Sanders is still not making any real appeal to minorities, despite popularity with young voters. In Iowa over 80% of voters under 29 years of age supported Sanders. However, former president and CEO of National Association for the Advancement of Colored People (NAACP), Ben Jealous, has endorsed Sanders for the nomination, a significant step ahead of the South Carolina primaries where Clinton’s lead is around 40%, and African-Americans make up 60% of Democratic voters.

With the progressive label being fought over in the Democratic party and the Republican shift to the right brought about by Trump’s popularity, the partisan divisions in the US remain very wide.

The leading anti-establishment Trump won a resounding victory too – cashing in on widespread disgust with professional career politicians. Although Rubio picked up more endorsements after Iowa and moved closer to Trump in terms of Google search volume in New Hampshire (and the US more generally), his campaign suffered a severe setback after winning just 10% of the vote and coming in fifth behind John Kasich, Jeb Bush, and Ted Cruz, who did relatively well despite gaining just 1 new endorsement to Rubio’s 9 since Iowa.

The Republican race remains wide open although the scale of Trump’s gives the GOP leadership a real headache.

The point to bear in mind, however, is that the GOP race is front-loaded with states likely to favour outsiders like Trump and Cruz – high proportions of non-college educated and evangelical voters, where delegates are allotted on the basis of proportional representation. But later down the road, state primaries are first-past-the-post, winner-takes-all delegates, and have far more delegates to distribute.

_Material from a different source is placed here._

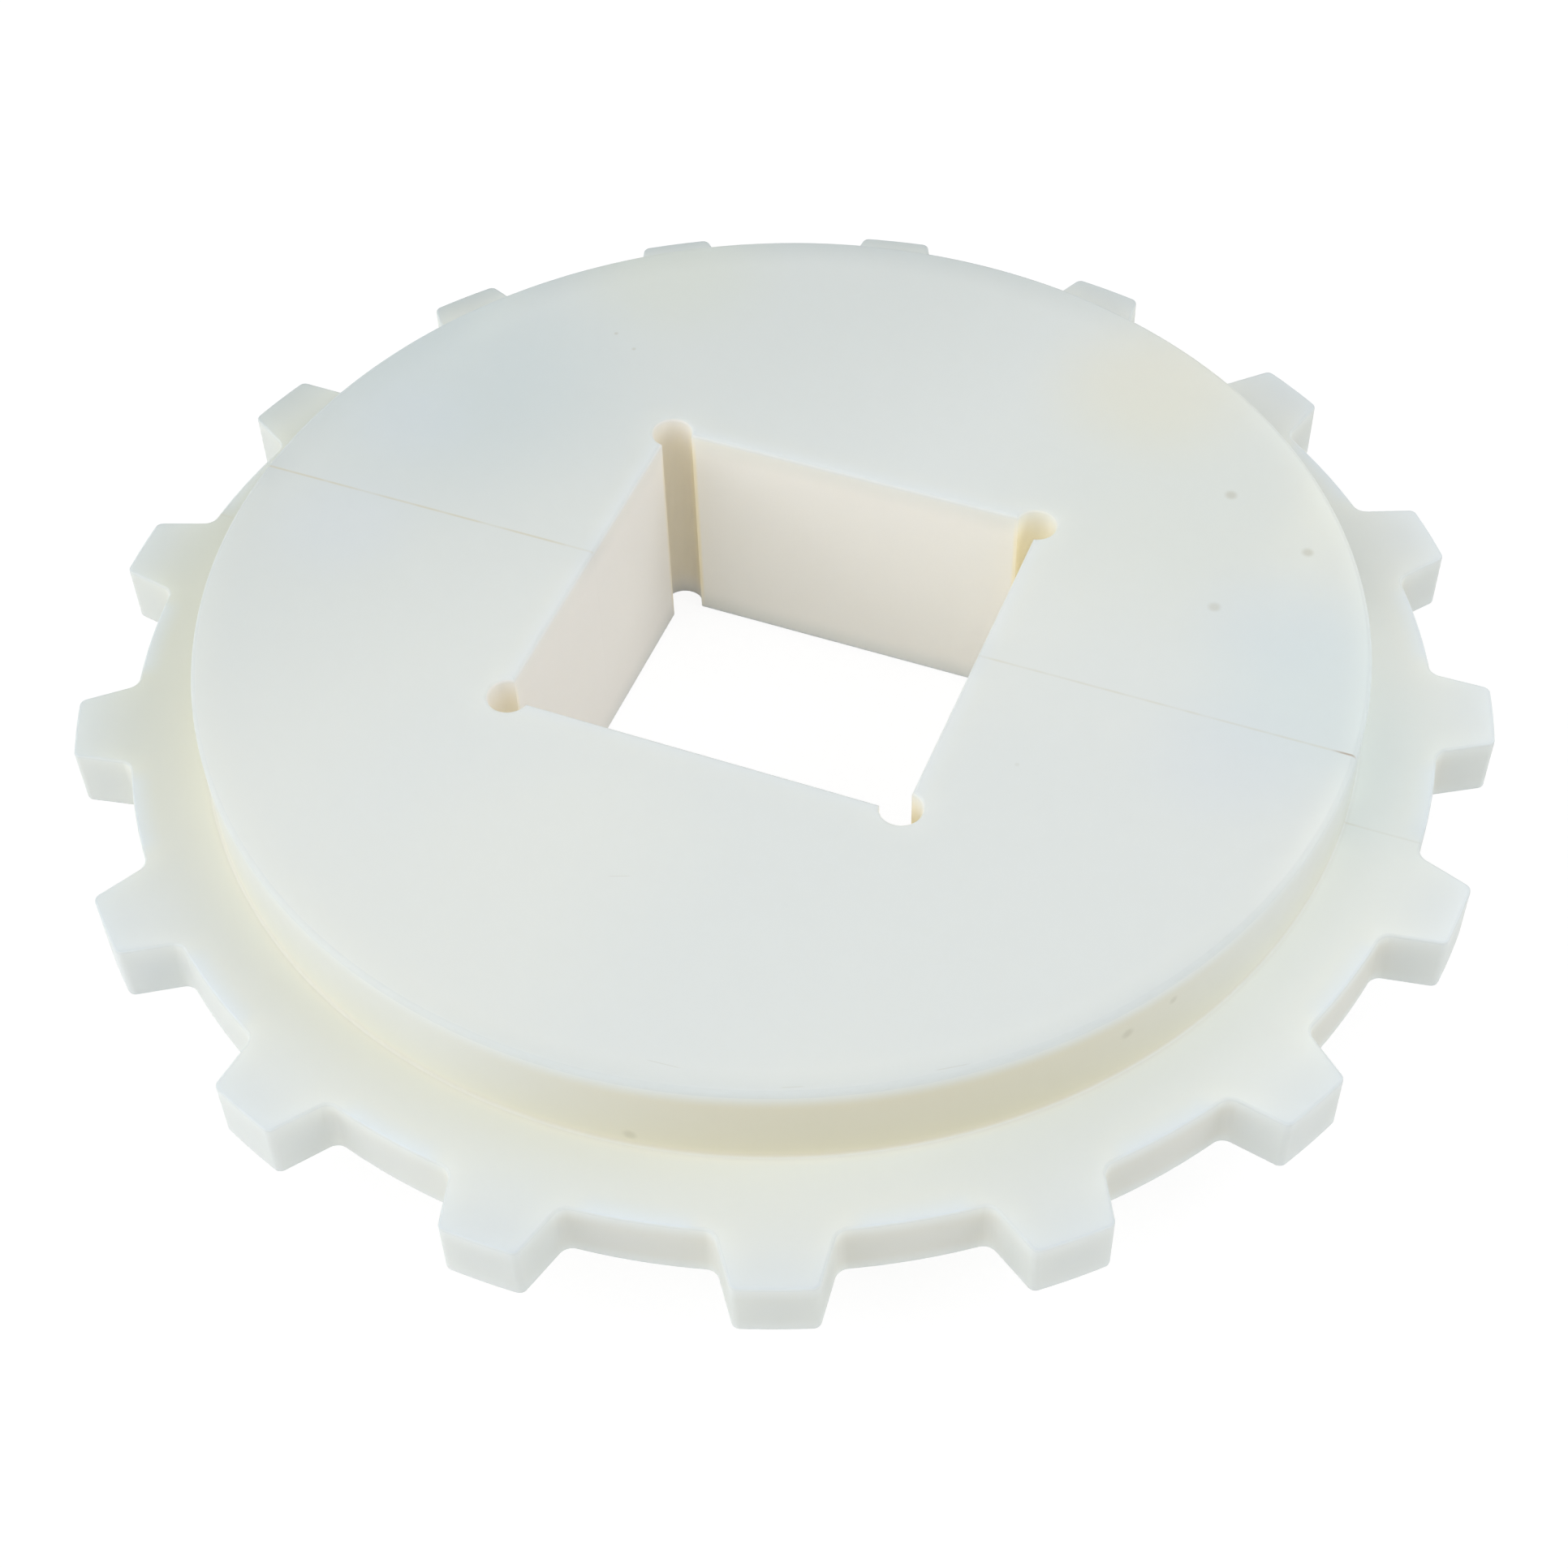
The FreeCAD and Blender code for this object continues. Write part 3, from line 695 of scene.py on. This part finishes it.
# Scratches on the top face: start, end, half width; they fade from a share of their length and width
SCRATCHES = [
    ((30.9, -78.0), (34.0, -76.6), 0.12), ((48.0, -68.8), (52.2, -66.0), 0.12),
    ((-3.0, -54.6), (0.0, -53.4), 0.1), ((13.5, -80.0), (18.5, -79.6), 0.1),
]
SCRATCH_SHARE = 0.18
SCRATCH_FADE = 0.3

# Surface of the nylon: grains and turning marks are per millimetre, heights are shares of the bump's
# distance, and that distance and the scattering of light are in metres
CLOUD_GRAIN = 0.02
SEAM_GRAIN = 0.25
FINE_GRAIN = 2.2
ROUGH_GRAIN = 0.35
ROUGHNESS = (0.52, 0.64)
TURNING_PER_MM = 14.0
TURNING_HEIGHT = 0.05
GRAIN_HEIGHT = 0.3
NYLON_BUMP = (0.12, 0.1 * MM)
NYLON_LIGHT = {
    "IOR": 1.53,
    "Specular IOR Level": 0.25,
    "Subsurface Radius": (1.0, 0.9, 0.7),
    "Subsurface Scale": 0.005,
}
SCATTERING = ("seam", 0.3, 6.0, 0.0, 0.5)


class Masks:
    """Eased ramps of named measures of a place; ramps that are alike share one node."""

    def __init__(self, nodes, measures):
        self.nodes = nodes
        self.measures = measures
        self.made = {}

    def ramp(self, name, *limits):
        key = (name, *limits)
        if key not in self.made:
            self.made[key] = self.nodes.ramp(self.measures[name], *limits)
        return self.made[key]

    def lay(self, colour, tint, share, limits):
        """The colour with a tint over it, in a share that each of the limits cuts down."""
        for limit in limits:
            share = self.nodes.math("MULTIPLY", self.ramp(*limit), share)
        return self.nodes.mix(share, colour, tint)


def spot(n, place, centre, size, softness):
    """1 inside a round spot, 0 outside it."""
    away = n.vector_math("DISTANCE", place, centre).outputs["Value"]
    return n.ramp(away, size * (1 - softness), size * (1 + softness), 1.0, 0.0)


def toward(n, x, y, direction):
    """Distance from the axis in a direction."""
    return n.math("ADD", n.math("MULTIPLY", x, direction[0]), n.math("MULTIPLY", y, direction[1]))


def scratch(n, x, y, start, end, width):
    """1 on a straight mark of the top face between two points."""
    (x0, y0), (x1, y1) = start, end
    length = math.hypot(x1 - x0, y1 - y0)
    cos, sin = (x1 - x0) / length, (y1 - y0) / length
    from_middle = n.math("SUBTRACT", toward(n, x, y, (cos, sin)), x0 * cos + y0 * sin + length / 2)
    from_line = n.math("SUBTRACT", toward(n, x, y, (-sin, cos)), y0 * cos - x0 * sin)
    along = n.ramp(n.math("ABSOLUTE", from_middle), length * SCRATCH_FADE, length / 2, 1.0, 0.0)
    across = n.ramp(n.math("ABSOLUTE", from_line), width * SCRATCH_FADE, width, 1.0, 0.0)
    return n.math("MULTIPLY", along, across)


def nylon_measures(n, place):
    """Where a place lies on the sprocket, in millimetres, and which way its face looks."""
    x, y, z = n.add("ShaderNodeSeparateXYZ", Vector=place).outputs
    side, depth, height = (n.math("ABSOLUTE", v) for v in (x, y, z))
    radius = n.distance(x, y, (0, 0))
    normal = n.add("ShaderNodeNewGeometry").outputs["True Normal"]
    from_wall = n.math("ABSOLUTE", n.math("SUBTRACT", radius, HUB_RADIUS))
    from_rim = n.math("MAXIMUM", n.math("SUBTRACT", height, HALF_RIM), 0.0)
    turn = n.math("ARCTAN2", x, n.math("MULTIPLY", y, -1.0))
    measures = {
        "x": x,
        "y": y,
        "radius": radius,
        "height": height,
        "level": n.math("ABSOLUTE", n.add("ShaderNodeSeparateXYZ", Vector=normal).outputs[2]),
        "square": n.math("MAXIMUM", side, depth),
        "across": toward(n, x, y, BACK_LEFT),
        "from_wall": from_wall,
        "corner": n.distance(from_wall, from_rim, (0, 0)),
        "relief": n.distance(side, depth, (RELIEF_PLACE, RELIEF_PLACE)),
        "screw": n.distance(side, height, (SCREW_X, SCREW_Z)),
        "seam": n.math("ABSOLUTE", n.math("SUBTRACT", y, SEAM)),
        "tooth": n.math("COSINE", n.math("MULTIPLY", turn, TEETH)),
        "cloud": n.noise(place, CLOUD_GRAIN, 1.0),
        "broken": n.noise(place, SEAM_GRAIN, 1.0),
    }
    for name, direction in DIRECTIONS.items():
        measures[name] = n.math("DIVIDE", toward(n, x, y, direction), radius)
    return measures


def nylon_colour(n, masks, place):
    """Body colour, painted light and shade, then the spots, the marks and the seam's dirt over it."""
    colour = masks.lay(BODY_WARM, BODY_COOL, 1, [CLOUDS])
    # Painted shade, darker towards the back left
    back_shade = n.mix(masks.ramp(*AT_FACE), BACK_SHADE_WARM, BACK_SHADE_COOL)
    colour = masks.lay(colour, back_shade, BACK_SHADE_SHARE, [BACK_SHADE_RAMP])
    # Painted light and shade, tint by tint
    for tint, share, limits in TINTS:
        colour = masks.lay(colour, tint, share, limits)
    # Spots, the bluish ones being painted shade over the fasteners
    for centre, size, tint, share in SPOTS_AND_SHADE:
        colour = n.mix(n.math("MULTIPLY", spot(n, place, centre, size, SPOT_SOFTNESS), share), colour, tint)
    for centre, size, share in SPECKS:
        colour = n.mix(n.math("MULTIPLY", spot(n, place, centre, size, SPECK_SOFTNESS), share), colour, SPECK)
    marks = 0.0
    for start, end, width in SCRATCHES:
        mark = scratch(n, masks.measures["x"], masks.measures["y"], start, end, width)
        marks = n.math("MAXIMUM", mark, marks)
    colour = masks.lay(colour, SPECK, n.math("MULTIPLY", marks, SCRATCH_SHARE), [AT_FACE])
    for tint, share, limits in SEAM_TINTS:
        colour = masks.lay(colour, tint, share, limits)
    return colour


def nylon():
    n = new_material("natural_nylon")
    place = n.place_mm()
    masks = Masks(n, nylon_measures(n, place))
    waves = n.math("SINE", n.math("MULTIPLY", masks.measures["radius"], TURNING_PER_MM))
    turning = n.math("MULTIPLY", waves, TURNING_HEIGHT)
    grain = n.math("MULTIPLY", n.noise(place, FINE_GRAIN, 1.0), GRAIN_HEIGHT)
    roughness = n.ramp(n.noise(place, ROUGH_GRAIN, 1.0), *NOISE_RANGE, *ROUGHNESS)
    colour = nylon_colour(n, masks, place)
    shader = n.principled(colour, roughness, n.math("ADD", turning, grain), *NYLON_BUMP)
    shader.subsurface_method = "BURLEY"
    for key, given in NYLON_LIGHT.items():
        shader.inputs[key].default_value = given
    n.set(shader, "Subsurface Weight", masks.ramp(*SCATTERING))
    return n.finish(shader)


# Bare metals: lighter and darker colour, roughness, grain and how the grain is stretched
METALS = {
    "stainless_steel": ((0.66, 0.67, 0.68), (0.5, 0.51, 0.53), 0.28, 3.0, (0.15, 6.0, 0.15)),
    "ground_steel": ((0.6, 0.61, 0.63), (0.45, 0.46, 0.48), 0.2, 4.0, (0.1, 8.0, 0.1)),
    "turned_brass": ((0.82, 0.66, 0.34), (0.66, 0.5, 0.22), 0.3, 3.0, (0.15, 6.0, 0.15)),
}
METAL_CLOUD_GRAIN = 0.25
METAL_DETAIL = 3.0
METAL_ROUGHNESS_SPREAD = (-0.06, 0.08)
METAL_BUMP = (0.2, 0.05 * MM)


def metal(name):
    """Bare metal with fine lines across its axis, which lies along Y."""
    light, dark, roughness, grain, stretch = METALS[name]
    n = new_material(name)
    place = n.place_mm()
    lines = n.noise(n.vector_math("MULTIPLY", place, stretch).outputs[0], grain, METAL_DETAIL)
    cloud = n.noise(place, METAL_CLOUD_GRAIN, METAL_DETAIL)
    both = n.math("MULTIPLY", n.math("ADD", lines, cloud), 0.5)
    colour = n.mix(n.ramp(both, *NOISE_RANGE), dark, light)
    rough = n.ramp(lines, *NOISE_RANGE, *(roughness + change for change in METAL_ROUGHNESS_SPREAD))
    shader = n.principled(colour, rough, lines, *METAL_BUMP)
    shader.inputs["Metallic"].default_value = 1.0
    return n.finish(shader)


def dress(piece, material, slot_name, *nodes):
    piece.data.materials.clear()
    piece.data.materials.append(material)
    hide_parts(*nodes)
    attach(piece, "root")


def build_sprocket():
    white = nylon()
    steel, ground, brass = (metal(name) for name in METALS)
    front, back = make_halves()
    dress(front, white, "nylon", "front_half")
    dress(back, white, "nylon", "back_half")
    for place, x, z in screw_places():
        dress(make_screw(f"socket_screw_{place}", x, z), steel, "stainless", f"cap_screw_{place}")
        dress(make_washer(f"flat_washer_{place}", x, z), ground, "stainless", f"washer_{place}")
        dress(make_insert(f"brass_insert_{place}", x, z), brass, "brass", f"threaded_insert_{place}")
    for side, x in (("left", -DOWEL_X), ("right", DOWEL_X)):
        dress(make_dowel(f"ground_dowel_{side}", x), ground, "stainless", f"dowel_pin_{side}")


# Floor, lights and camera

# Floor in millimetres, just under the part; its glow shows to the camera and in reflections only
FLOOR_RADIUS = 3000
FLOOR_TOP = -19.02
FLOOR_BOTTOM = -29.5
FLOOR_GRAIN = 0.01
FLOOR_DARK, FLOOR_LIGHT = (0.86, 0.86, 0.86), (0.88, 0.88, 0.88)
FLOOR_GLOW = 1.1
GLOW_SHARE = 0.8
WHITE = (1, 1, 1, 1)
WORLD_LIGHT = 0.66
BACKGROUND_LIGHT = 1.0

# Disk lamps that point at the middle of the part: place in metres and power in watts
LAMP_SIZE = 1.0
LAMPS = {
    "left": ((-1.35, -0.7, 0.55), 5.2),
    "right": ((1.15, 0.2, 0.95), 5.2),
    "front": ((-0.55, -0.85, 0.8), 2.9),
}

# Camera as fitted to the photograph: focal length and sensor, place and aim in millimetres
FOCAL_LENGTH = 61.86
SENSOR_WIDTH = 36.0
CAMERA_PLACE = (107.17, -253.11, 298.35)
CAMERA_AIM = (6.69, -16.14, 0)
ROLL = math.radians(-1.84)


def seen_directly(n):
    """1 for rays from the camera, from gloss and through glass, 0 for the light that falls on things."""
    path = n.add("ShaderNodeLightPath")
    total = n.math("ADD", path.outputs["Is Camera Ray"], path.outputs["Is Glossy Ray"])
    return n.math("ADD", total, path.outputs["Is Transmission Ray"], clamp=True)


def make_floor():
    floor = stacked("floor", circle(FLOOR_RADIUS, ROUND_STEPS), [(0, FLOOR_BOTTOM), (0, FLOOR_TOP)])
    n = new_material("pale_floor")
    grain = n.ramp(n.noise(n.place_mm(), FLOOR_GRAIN, 2.0), *NOISE_RANGE)
    matte = n.add("ShaderNodeBsdfDiffuse", Color=n.mix(grain, FLOOR_DARK, FLOOR_LIGHT))
    glow = n.add("ShaderNodeEmission", Color=WHITE, Strength=FLOOR_GLOW)
    both = n.add("ShaderNodeMixShader")
    share = n.math("MULTIPLY", seen_directly(n), GLOW_SHARE)
    for key, given in enumerate((share, matte.outputs[0], glow.outputs[0])):
        n.set(both, key, given)
    floor.data.materials.append(n.finish(both))


def make_world():
    world = bpy.data.worlds.new("studio")
    bpy.context.scene.world = world
    n = Nodes(world)
    strength = n.ramp(seen_directly(n), 0.0, 1.0, WORLD_LIGHT, BACKGROUND_LIGHT)
    n.finish(n.add("ShaderNodeBackground", Color=WHITE, Strength=strength), "ShaderNodeOutputWorld")


def make_lamp(name, place, power):
    lamp = bpy.data.lights.new(name, "AREA")
    lamp.shape = "DISK"
    lamp.energy = power
    lamp.size = LAMP_SIZE
    piece = link(bpy.data.objects.new(name, lamp))
    piece.location = place
    piece.rotation_mode = "QUATERNION"
    piece.rotation_quaternion = (-Vector(place)).to_track_quat("-Z", "Y")


def make_camera():
    lens = bpy.data.cameras.new("camera")
    lens.lens = FOCAL_LENGTH
    lens.sensor_width = SENSOR_WIDTH
    camera = link(bpy.data.objects.new("camera", lens))
    camera.location = Vector(CAMERA_PLACE) * MM
    level = (Vector(CAMERA_AIM) * MM - camera.location).to_track_quat("-Z", "Y")
    camera.rotation_mode = "QUATERNION"
    camera.rotation_quaternion = level @ Matrix.Rotation(ROLL, 3, "Z").to_quaternion()
    bpy.context.scene.camera = camera


build_sprocket()
make_floor()
make_world()
for lamp_name, (lamp_place, lamp_power) in LAMPS.items():
    make_lamp(lamp_name, lamp_place, lamp_power)
make_camera()
bpy.context.scene.view_settings.view_transform = "Standard"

Yet, it must also be remembered that a large proportion of Trump’s white non-college-educated base is economically liberal – they want bigger government programmes for the poor and working families, and heavier taxes for the rich, and redistribution of wealth and income. Indeed, a majority of Republican voters favour redistributive measures. Party images – focused around ethno-racial and cultural factors – are the principal perceptions keeping apart economically-liberal GOP and Democratic voters.  

But those opinions – on left and right – do not accord with the views of large donors to the Clinton and Rubio/Cruz/ Bush campaigns – and they have flatly refused to address the matter.